Extract the full set of records, then give each one again exactly.

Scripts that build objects
*****
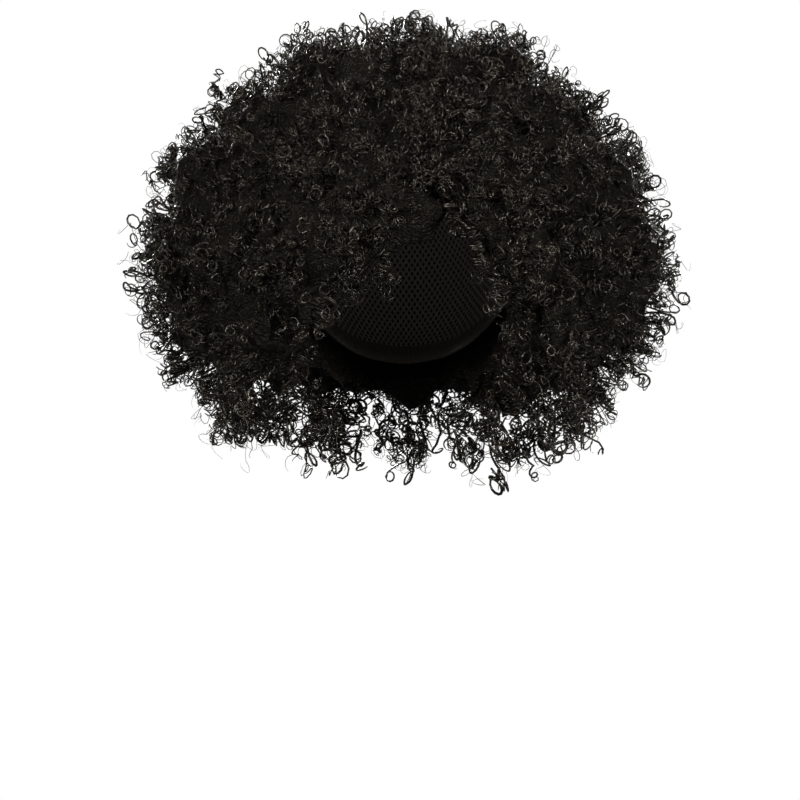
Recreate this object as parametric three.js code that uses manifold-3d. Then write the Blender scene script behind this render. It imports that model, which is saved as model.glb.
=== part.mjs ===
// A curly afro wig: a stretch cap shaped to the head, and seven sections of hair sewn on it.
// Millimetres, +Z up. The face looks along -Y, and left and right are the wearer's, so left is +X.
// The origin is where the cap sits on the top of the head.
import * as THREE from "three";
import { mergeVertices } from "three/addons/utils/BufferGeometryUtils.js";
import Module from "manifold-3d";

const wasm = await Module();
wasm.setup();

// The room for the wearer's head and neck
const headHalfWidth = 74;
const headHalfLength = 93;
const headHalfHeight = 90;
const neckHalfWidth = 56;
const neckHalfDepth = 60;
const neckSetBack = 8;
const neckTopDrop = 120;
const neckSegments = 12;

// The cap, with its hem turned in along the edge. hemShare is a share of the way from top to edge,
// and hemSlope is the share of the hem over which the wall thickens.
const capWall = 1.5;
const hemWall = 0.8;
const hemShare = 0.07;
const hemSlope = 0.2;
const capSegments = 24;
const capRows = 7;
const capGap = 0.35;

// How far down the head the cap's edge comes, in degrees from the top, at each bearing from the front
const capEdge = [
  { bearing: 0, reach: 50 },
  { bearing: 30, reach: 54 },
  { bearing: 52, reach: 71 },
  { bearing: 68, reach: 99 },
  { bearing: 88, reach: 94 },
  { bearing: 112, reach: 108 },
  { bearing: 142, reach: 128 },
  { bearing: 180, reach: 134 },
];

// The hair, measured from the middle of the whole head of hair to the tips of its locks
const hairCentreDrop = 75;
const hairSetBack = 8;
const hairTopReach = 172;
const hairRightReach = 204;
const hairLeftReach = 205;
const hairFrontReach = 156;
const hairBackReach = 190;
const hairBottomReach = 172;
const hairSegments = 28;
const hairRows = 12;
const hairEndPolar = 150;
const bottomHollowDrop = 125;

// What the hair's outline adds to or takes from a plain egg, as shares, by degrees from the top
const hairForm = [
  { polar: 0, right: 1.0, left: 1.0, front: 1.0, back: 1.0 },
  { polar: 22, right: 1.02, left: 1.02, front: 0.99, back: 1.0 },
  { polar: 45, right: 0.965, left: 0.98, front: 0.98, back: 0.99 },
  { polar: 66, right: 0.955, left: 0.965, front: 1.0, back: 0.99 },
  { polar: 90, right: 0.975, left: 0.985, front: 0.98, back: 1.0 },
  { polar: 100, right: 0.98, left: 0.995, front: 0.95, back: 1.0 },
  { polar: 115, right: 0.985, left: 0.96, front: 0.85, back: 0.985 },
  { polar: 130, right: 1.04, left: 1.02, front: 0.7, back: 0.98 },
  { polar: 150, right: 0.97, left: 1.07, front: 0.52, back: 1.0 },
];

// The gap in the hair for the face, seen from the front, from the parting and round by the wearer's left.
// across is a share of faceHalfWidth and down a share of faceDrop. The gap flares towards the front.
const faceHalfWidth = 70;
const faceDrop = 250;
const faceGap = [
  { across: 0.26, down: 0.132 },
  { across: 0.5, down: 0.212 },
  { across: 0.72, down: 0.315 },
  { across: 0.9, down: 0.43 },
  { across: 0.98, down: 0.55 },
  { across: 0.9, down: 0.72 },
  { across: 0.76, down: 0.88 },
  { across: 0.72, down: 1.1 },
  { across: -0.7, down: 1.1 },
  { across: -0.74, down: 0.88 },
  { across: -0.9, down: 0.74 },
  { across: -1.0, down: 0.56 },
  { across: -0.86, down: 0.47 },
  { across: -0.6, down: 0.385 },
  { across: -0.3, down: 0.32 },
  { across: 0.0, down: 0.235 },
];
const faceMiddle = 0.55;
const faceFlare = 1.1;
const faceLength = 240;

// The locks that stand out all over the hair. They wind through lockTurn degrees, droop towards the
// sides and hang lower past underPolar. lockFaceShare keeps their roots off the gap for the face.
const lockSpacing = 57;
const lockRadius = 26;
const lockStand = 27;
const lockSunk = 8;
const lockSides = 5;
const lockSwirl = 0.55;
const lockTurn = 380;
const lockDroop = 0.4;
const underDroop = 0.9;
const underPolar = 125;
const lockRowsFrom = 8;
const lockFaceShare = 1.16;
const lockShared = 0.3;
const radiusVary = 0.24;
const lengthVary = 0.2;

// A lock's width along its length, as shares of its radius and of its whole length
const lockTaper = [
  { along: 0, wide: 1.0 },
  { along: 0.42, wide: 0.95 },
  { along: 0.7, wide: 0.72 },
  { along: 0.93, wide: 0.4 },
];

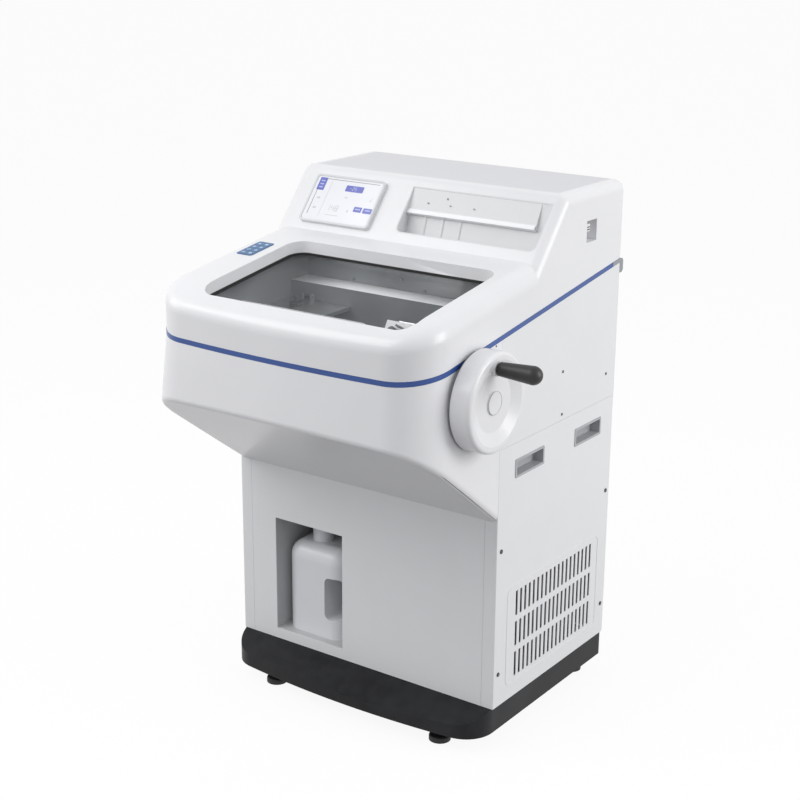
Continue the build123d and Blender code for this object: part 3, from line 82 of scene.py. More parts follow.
*****
=== WRITTEN ANSWER ===
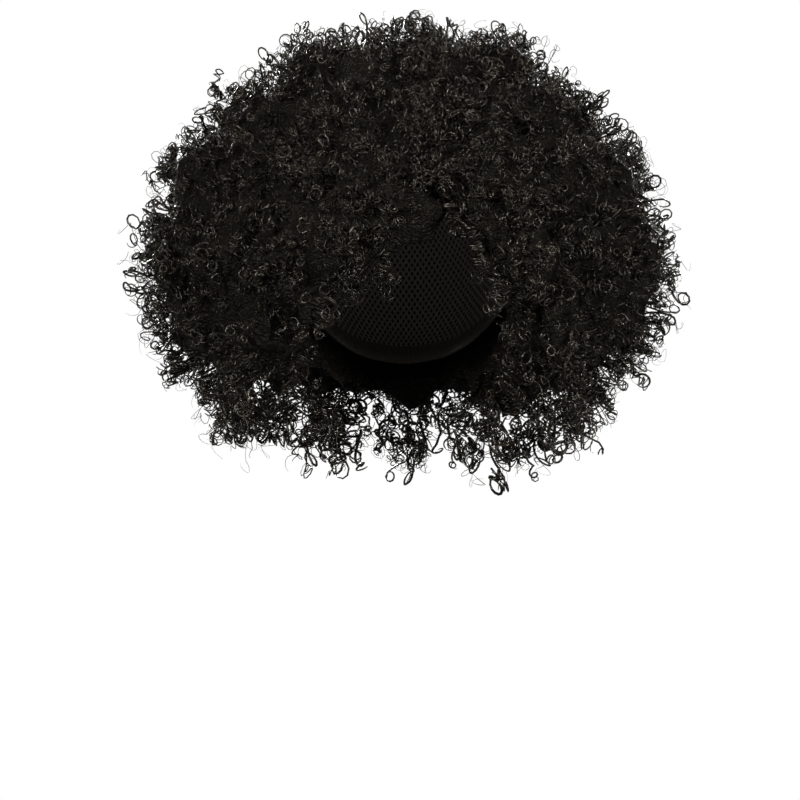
Recreate this object as parametric three.js code that uses manifold-3d. Then write the Blender scene script behind this render. It imports that model, which is saved as model.glb.
=== part.mjs ===
// A curly afro wig: a stretch cap shaped to the head, and seven sections of hair sewn on it.
// Millimetres, +Z up. The face looks along -Y, and left and right are the wearer's, so left is +X.
// The origin is where the cap sits on the top of the head.
import * as THREE from "three";
import { mergeVertices } from "three/addons/utils/BufferGeometryUtils.js";
import Module from "manifold-3d";

const wasm = await Module();
wasm.setup();

// The room for the wearer's head and neck
const headHalfWidth = 74;
const headHalfLength = 93;
const headHalfHeight = 90;
const neckHalfWidth = 56;
const neckHalfDepth = 60;
const neckSetBack = 8;
const neckTopDrop = 120;
const neckSegments = 12;

// The cap, with its hem turned in along the edge. hemShare is a share of the way from top to edge,
// and hemSlope is the share of the hem over which the wall thickens.
const capWall = 1.5;
const hemWall = 0.8;
const hemShare = 0.07;
const hemSlope = 0.2;
const capSegments = 24;
const capRows = 7;
const capGap = 0.35;

// How far down the head the cap's edge comes, in degrees from the top, at each bearing from the front
const capEdge = [
  { bearing: 0, reach: 50 },
  { bearing: 30, reach: 54 },
  { bearing: 52, reach: 71 },
  { bearing: 68, reach: 99 },
  { bearing: 88, reach: 94 },
  { bearing: 112, reach: 108 },
  { bearing: 142, reach: 128 },
  { bearing: 180, reach: 134 },
];

// The hair, measured from the middle of the whole head of hair to the tips of its locks
const hairCentreDrop = 75;
const hairSetBack = 8;
const hairTopReach = 172;
const hairRightReach = 204;
const hairLeftReach = 205;
const hairFrontReach = 156;
const hairBackReach = 190;
const hairBottomReach = 172;
const hairSegments = 28;
const hairRows = 12;
const hairEndPolar = 150;
const bottomHollowDrop = 125;

// What the hair's outline adds to or takes from a plain egg, as shares, by degrees from the top
const hairForm = [
  { polar: 0, right: 1.0, left: 1.0, front: 1.0, back: 1.0 },
  { polar: 22, right: 1.02, left: 1.02, front: 0.99, back: 1.0 },
  { polar: 45, right: 0.965, left: 0.98, front: 0.98, back: 0.99 },
  { polar: 66, right: 0.955, left: 0.965, front: 1.0, back: 0.99 },
  { polar: 90, right: 0.975, left: 0.985, front: 0.98, back: 1.0 },
  { polar: 100, right: 0.98, left: 0.995, front: 0.95, back: 1.0 },
  { polar: 115, right: 0.985, left: 0.96, front: 0.85, back: 0.985 },
  { polar: 130, right: 1.04, left: 1.02, front: 0.7, back: 0.98 },
  { polar: 150, right: 0.97, left: 1.07, front: 0.52, back: 1.0 },
];

// The gap in the hair for the face, seen from the front, from the parting and round by the wearer's left.
// across is a share of faceHalfWidth and down a share of faceDrop. The gap flares towards the front.
const faceHalfWidth = 70;
const faceDrop = 250;
const faceGap = [
  { across: 0.26, down: 0.132 },
  { across: 0.5, down: 0.212 },
  { across: 0.72, down: 0.315 },
  { across: 0.9, down: 0.43 },
  { across: 0.98, down: 0.55 },
  { across: 0.9, down: 0.72 },
  { across: 0.76, down: 0.88 },
  { across: 0.72, down: 1.1 },
  { across: -0.7, down: 1.1 },
  { across: -0.74, down: 0.88 },
  { across: -0.9, down: 0.74 },
  { across: -1.0, down: 0.56 },
  { across: -0.86, down: 0.47 },
  { across: -0.6, down: 0.385 },
  { across: -0.3, down: 0.32 },
  { across: 0.0, down: 0.235 },
];
const faceMiddle = 0.55;
const faceFlare = 1.1;
const faceLength = 240;

// The locks that stand out all over the hair. They wind through lockTurn degrees, droop towards the
// sides and hang lower past underPolar. lockFaceShare keeps their roots off the gap for the face.
const lockSpacing = 57;
const lockRadius = 26;
const lockStand = 27;
const lockSunk = 8;
const lockSides = 5;
const lockSwirl = 0.55;
const lockTurn = 380;
const lockDroop = 0.4;
const underDroop = 0.9;
const underPolar = 125;
const lockRowsFrom = 8;
const lockFaceShare = 1.16;
const lockShared = 0.3;
const radiusVary = 0.24;
const lengthVary = 0.2;

// A lock's width along its length, as shares of its radius and of its whole length
const lockTaper = [
  { along: 0, wide: 1.0 },
  { along: 0.42, wide: 0.95 },
  { along: 0.7, wide: 0.72 },
  { along: 0.93, wide: 0.4 },
];

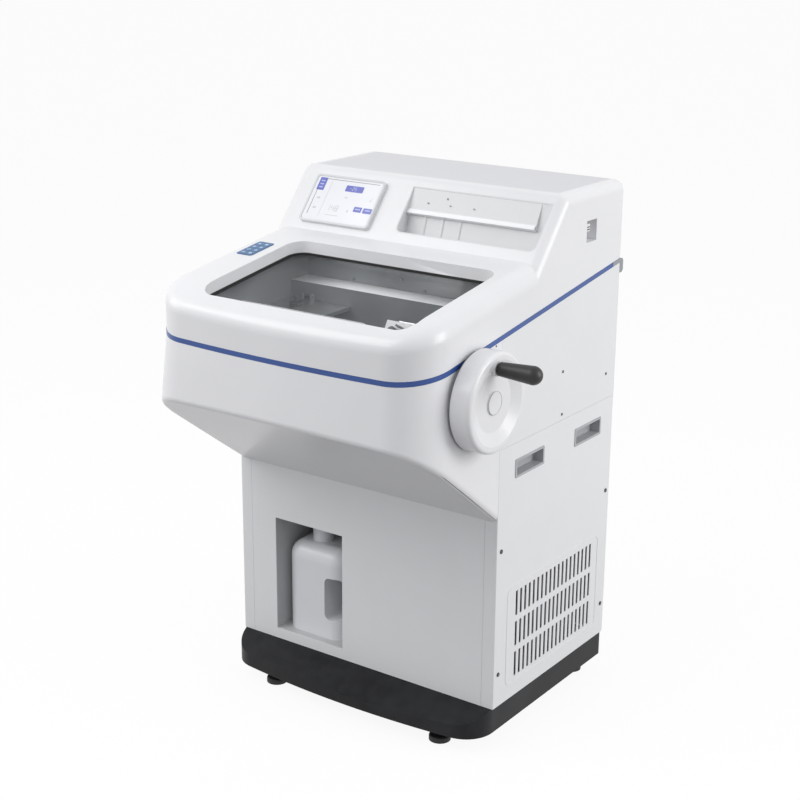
Continue the build123d and Blender code for this object: part 3, from line 82 of scene.py. More parts follow.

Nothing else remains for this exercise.